Mission command assumes that intent enables initiative. In clearly defined combat, this holds. In environments structured around ambiguity, however, initiative competes with institutional caution. Authority centralizes not because leaders lack competence, but because the situation resists categorization.
When hesitation becomes patterned rather than exceptional, it ceases to be accidental. It becomes predictable. And when it is predictable, it becomes usable terrain.
An adversary operating comfortably within blurred legal and operational categories does not need to overwhelm a force that sees clearly. It needs only to operate at the edge of that force’s authorization comfort. In contemporary small wars, tempo often belongs not to the side with superior sensors, but to the side whose authority structures align most closely with the environment’s ambiguity.
Conclusions: Authority in the Gray-Zone
Weaponized hesitation does not rely on deception in the traditional sense. The operational picture can remain clear. What is contested is not what is happening, but what the situation is.
By operating across categories of peace and war, civilian and combatants, competitors and belligerents, adversaries induce repeated pauses in systems built to seek formal clarity before action. Each pause transfers momentum. Each reconsideration extends the opponent’s maneuver space.
Information dominance may shorten the time required to observe. It does not automatically shorten the time required to authorize. In gray-zone competition, the decisive variable is often not visibility, but the alignment between authority and ambiguity.
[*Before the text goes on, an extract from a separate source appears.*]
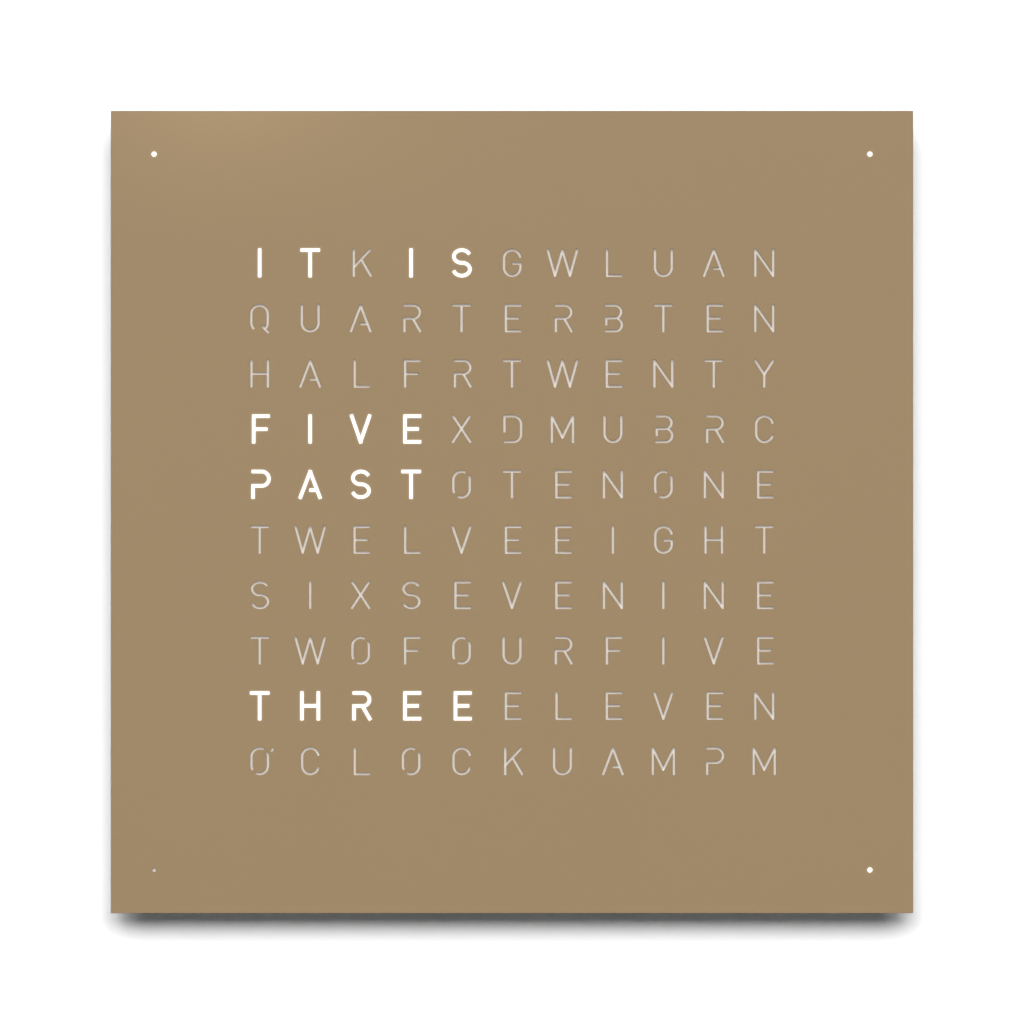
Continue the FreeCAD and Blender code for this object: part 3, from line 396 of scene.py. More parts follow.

In environments where ambiguity is deliberate rather than accidental, authority cannot remain calibrated solely for clear war or clear peace. Forces that routinely operate in contested spaces must align delegation thresholds with the realities of structured uncertainty. This does not require abandoning restraint. It requires anticipating the conditions under which defining the situation becomes the decisive act. In gray-zone competition, the side that pre-calibrates authority for ambiguity will retain tempo against those that must rediscover it in each encounter.